- THE REQUEST
How does the data below read from its first line through the line containing "(x, base_front, button_z))"? Print those lines exactly.

--- RECORDED INFORMATION ---

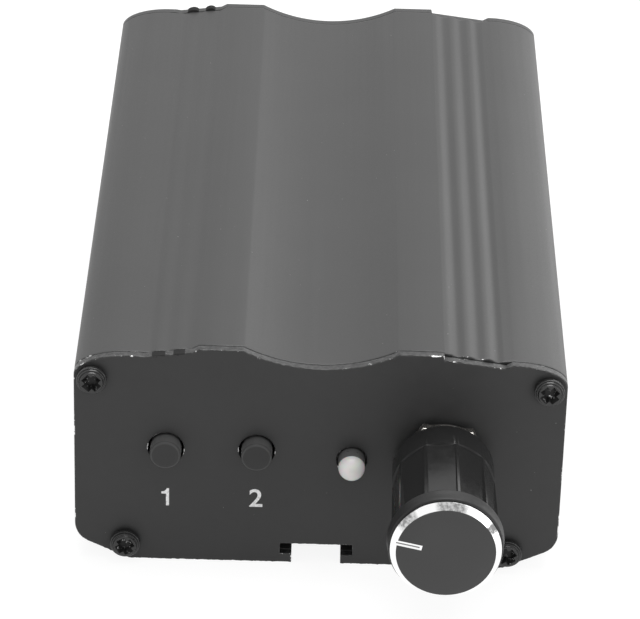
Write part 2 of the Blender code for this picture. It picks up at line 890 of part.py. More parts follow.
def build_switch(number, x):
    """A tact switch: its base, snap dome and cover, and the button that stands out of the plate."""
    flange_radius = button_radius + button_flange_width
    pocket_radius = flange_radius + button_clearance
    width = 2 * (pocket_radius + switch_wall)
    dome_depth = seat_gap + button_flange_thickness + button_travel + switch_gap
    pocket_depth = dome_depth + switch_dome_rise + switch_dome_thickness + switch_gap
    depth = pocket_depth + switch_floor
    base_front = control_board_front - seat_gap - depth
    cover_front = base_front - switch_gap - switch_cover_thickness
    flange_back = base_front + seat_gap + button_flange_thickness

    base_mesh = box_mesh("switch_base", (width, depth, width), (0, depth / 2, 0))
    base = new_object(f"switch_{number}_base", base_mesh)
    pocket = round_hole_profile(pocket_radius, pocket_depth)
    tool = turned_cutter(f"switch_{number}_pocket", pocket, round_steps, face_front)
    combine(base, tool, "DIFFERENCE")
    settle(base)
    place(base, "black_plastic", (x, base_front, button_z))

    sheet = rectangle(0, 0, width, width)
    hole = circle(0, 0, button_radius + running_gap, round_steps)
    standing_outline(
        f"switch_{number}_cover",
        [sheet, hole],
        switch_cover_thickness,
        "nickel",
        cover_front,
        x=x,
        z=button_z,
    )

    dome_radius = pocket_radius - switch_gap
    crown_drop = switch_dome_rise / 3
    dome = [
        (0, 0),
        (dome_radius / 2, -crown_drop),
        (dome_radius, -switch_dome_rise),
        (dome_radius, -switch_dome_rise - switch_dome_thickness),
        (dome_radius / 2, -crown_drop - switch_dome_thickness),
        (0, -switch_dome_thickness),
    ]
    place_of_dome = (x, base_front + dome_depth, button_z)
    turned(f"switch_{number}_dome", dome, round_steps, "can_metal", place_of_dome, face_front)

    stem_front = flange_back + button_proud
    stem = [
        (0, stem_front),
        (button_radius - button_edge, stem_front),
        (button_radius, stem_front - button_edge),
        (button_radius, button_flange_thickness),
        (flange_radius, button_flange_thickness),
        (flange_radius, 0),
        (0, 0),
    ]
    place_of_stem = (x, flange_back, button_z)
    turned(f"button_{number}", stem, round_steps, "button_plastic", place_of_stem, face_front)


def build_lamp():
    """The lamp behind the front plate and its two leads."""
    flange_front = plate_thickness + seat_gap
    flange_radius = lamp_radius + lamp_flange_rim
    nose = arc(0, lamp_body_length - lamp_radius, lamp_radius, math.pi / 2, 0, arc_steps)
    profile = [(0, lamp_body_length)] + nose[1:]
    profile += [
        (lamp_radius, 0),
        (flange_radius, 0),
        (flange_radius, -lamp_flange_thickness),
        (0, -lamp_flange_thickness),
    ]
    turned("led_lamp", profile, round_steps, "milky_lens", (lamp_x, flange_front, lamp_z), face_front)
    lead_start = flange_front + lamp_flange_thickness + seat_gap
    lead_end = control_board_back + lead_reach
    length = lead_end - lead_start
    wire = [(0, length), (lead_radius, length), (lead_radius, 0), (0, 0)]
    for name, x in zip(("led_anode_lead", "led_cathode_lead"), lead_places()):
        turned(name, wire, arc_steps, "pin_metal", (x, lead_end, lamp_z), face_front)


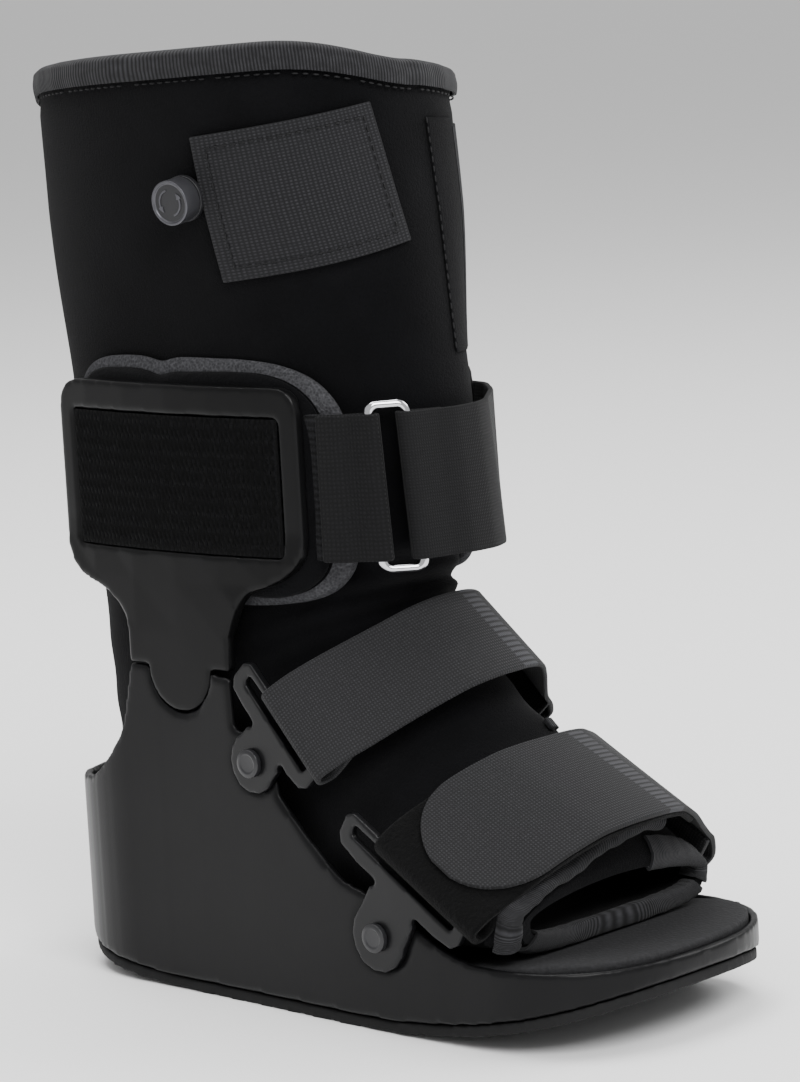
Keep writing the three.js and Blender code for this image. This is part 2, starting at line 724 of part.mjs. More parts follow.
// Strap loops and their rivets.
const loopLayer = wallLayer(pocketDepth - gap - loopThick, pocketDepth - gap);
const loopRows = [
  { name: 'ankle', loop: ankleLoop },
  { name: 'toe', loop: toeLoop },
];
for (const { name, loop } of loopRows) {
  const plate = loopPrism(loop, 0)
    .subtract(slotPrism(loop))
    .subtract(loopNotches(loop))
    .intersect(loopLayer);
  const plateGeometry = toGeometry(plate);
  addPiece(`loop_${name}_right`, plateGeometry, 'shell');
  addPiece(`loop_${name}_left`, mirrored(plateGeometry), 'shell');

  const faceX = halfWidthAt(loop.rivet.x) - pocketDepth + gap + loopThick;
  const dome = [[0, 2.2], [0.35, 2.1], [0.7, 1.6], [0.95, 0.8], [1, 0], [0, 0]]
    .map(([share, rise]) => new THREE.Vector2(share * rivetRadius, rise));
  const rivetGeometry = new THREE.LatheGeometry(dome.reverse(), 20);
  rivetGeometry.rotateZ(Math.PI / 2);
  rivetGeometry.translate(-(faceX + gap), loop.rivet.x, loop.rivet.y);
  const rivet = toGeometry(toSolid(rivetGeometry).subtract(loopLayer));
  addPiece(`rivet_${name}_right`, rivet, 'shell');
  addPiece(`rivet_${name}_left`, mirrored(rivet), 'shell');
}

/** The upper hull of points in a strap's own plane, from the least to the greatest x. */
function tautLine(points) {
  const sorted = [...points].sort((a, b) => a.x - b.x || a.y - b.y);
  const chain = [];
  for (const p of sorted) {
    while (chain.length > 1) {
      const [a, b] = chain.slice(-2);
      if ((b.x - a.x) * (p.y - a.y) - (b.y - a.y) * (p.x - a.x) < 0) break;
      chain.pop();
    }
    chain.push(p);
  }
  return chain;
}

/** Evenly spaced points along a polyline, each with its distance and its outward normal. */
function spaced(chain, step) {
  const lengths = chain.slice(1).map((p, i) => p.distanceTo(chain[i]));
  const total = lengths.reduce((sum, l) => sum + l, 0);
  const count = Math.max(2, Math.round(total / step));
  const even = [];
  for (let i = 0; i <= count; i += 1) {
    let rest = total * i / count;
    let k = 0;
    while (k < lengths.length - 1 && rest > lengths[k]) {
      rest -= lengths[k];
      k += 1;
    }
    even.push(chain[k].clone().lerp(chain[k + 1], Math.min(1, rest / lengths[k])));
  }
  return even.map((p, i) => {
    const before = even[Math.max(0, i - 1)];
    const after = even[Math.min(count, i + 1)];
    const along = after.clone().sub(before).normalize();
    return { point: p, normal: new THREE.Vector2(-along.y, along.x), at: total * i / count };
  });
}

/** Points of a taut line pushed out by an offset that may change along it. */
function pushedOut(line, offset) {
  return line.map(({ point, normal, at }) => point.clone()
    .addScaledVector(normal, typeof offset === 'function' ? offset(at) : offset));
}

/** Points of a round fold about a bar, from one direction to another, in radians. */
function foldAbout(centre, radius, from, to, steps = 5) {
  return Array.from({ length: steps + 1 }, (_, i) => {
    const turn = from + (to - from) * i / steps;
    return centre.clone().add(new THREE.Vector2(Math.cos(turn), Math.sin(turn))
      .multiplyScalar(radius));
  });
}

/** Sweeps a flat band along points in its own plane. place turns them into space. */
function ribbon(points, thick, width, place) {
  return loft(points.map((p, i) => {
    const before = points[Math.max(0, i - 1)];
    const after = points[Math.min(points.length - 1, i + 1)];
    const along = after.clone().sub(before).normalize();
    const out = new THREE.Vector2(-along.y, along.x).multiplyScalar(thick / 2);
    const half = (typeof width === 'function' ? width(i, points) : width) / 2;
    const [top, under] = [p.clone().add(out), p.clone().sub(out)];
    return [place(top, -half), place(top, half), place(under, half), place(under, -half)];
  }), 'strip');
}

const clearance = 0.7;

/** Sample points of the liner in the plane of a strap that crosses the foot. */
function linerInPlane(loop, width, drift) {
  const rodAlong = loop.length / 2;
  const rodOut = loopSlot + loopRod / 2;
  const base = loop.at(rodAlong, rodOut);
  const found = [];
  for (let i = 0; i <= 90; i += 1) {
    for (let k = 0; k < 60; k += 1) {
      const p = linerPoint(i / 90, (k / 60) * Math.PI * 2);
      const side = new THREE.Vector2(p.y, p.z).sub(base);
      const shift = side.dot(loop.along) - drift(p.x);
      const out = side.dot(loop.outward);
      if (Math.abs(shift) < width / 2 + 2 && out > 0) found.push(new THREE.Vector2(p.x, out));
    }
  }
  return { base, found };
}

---

- SOLUTION FOR THIS PROBLEM
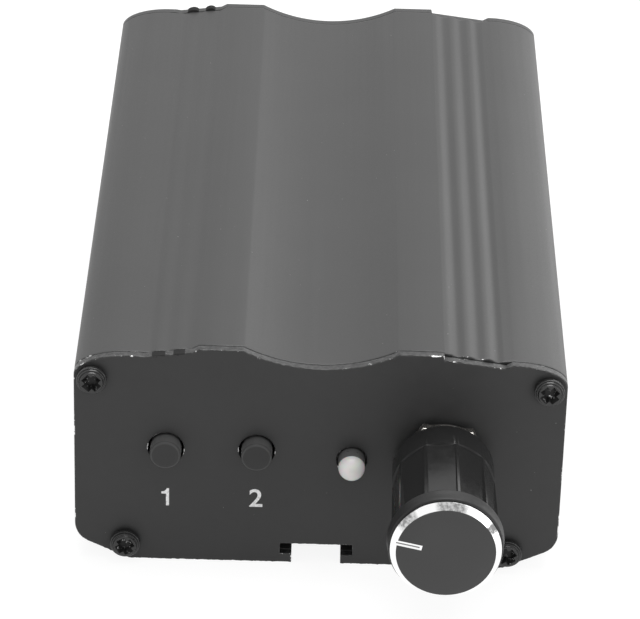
Write part 2 of the Blender code for this picture. It picks up at line 890 of part.py. More parts follow.
def build_switch(number, x):
    """A tact switch: its base, snap dome and cover, and the button that stands out of the plate."""
    flange_radius = button_radius + button_flange_width
    pocket_radius = flange_radius + button_clearance
    width = 2 * (pocket_radius + switch_wall)
    dome_depth = seat_gap + button_flange_thickness + button_travel + switch_gap
    pocket_depth = dome_depth + switch_dome_rise + switch_dome_thickness + switch_gap
    depth = pocket_depth + switch_floor
    base_front = control_board_front - seat_gap - depth
    cover_front = base_front - switch_gap - switch_cover_thickness
    flange_back = base_front + seat_gap + button_flange_thickness

    base_mesh = box_mesh("switch_base", (width, depth, width), (0, depth / 2, 0))
    base = new_object(f"switch_{number}_base", base_mesh)
    pocket = round_hole_profile(pocket_radius, pocket_depth)
    tool = turned_cutter(f"switch_{number}_pocket", pocket, round_steps, face_front)
    combine(base, tool, "DIFFERENCE")
    settle(base)
    place(base, "black_plastic", (x, base_front, button_z))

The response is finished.